Surface Coatings That Extend HSS Performance
Modern HSS tools are frequently coated with thin ceramic layers applied through physical vapor deposition (PVD). The most common coatings are titanium nitride (TiN), which gives tools a gold color, and titanium aluminum nitride (TiAlN), which appears dark gray or violet. These coatings reduce friction at the cutting edge, add thermal insulation, and dramatically slow wear. A TiN-coated HSS drill bit can last two to three times longer than an uncoated one in the same application.

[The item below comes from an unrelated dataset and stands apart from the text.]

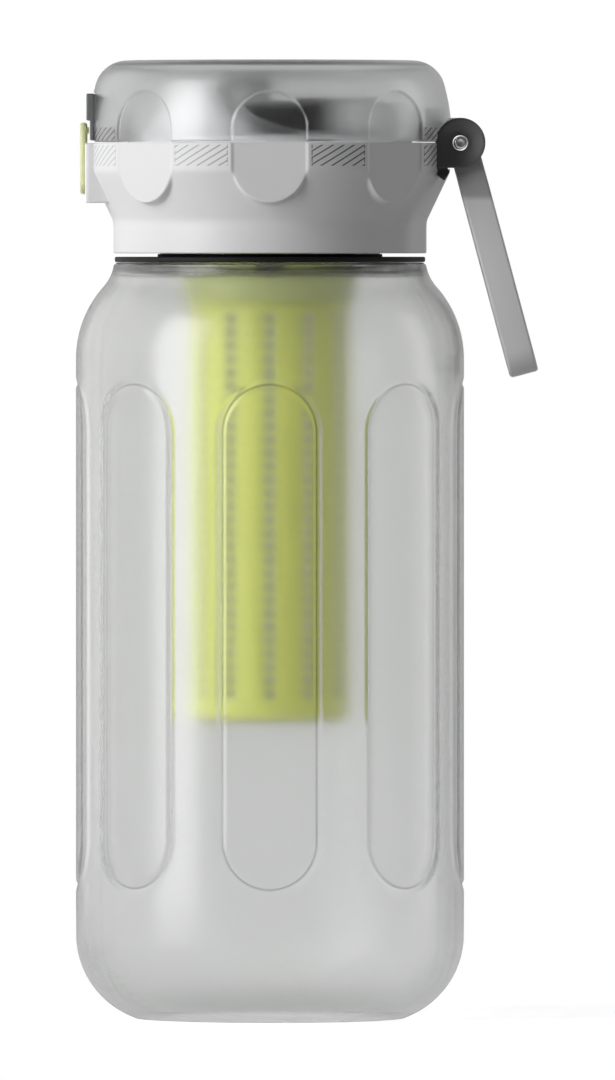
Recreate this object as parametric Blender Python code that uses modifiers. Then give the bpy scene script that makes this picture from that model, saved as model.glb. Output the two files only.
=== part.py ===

Multilayer coatings that alternate TiAlN and TiN combine the toughness benefits of one layer with the heat resistance of another. These advanced coatings have pushed HSS tools into applications that previously required solid carbide, narrowing the performance gap while keeping the cost and toughness advantages of an HSS substrate.
Common HSS Applications
If you’ve used a twist drill, a hacksaw blade, a tap, or a milling cutter, you’ve almost certainly used high speed steel. HSS dominates in drill bits for both hand-held and machine use, end mills for general-purpose milling, lathe tools for manual turning, bandsaw and circular saw blades for metal cutting, reamers, broaches, and threading tools. It’s also widely used in woodworking planer and jointer blades, where its toughness handles the occasional hidden nail far better than carbide would.
In industrial settings, cobalt-enriched and PM grades handle the most demanding work: machining hardened steels, aerospace alloys, and stainless steels where heat buildup is extreme and tool life is measured in minutes rather than hours. For the home shop or general fabrication, standard M2 HSS covers the overwhelming majority of cutting tasks at a fraction of the cost of carbide tooling.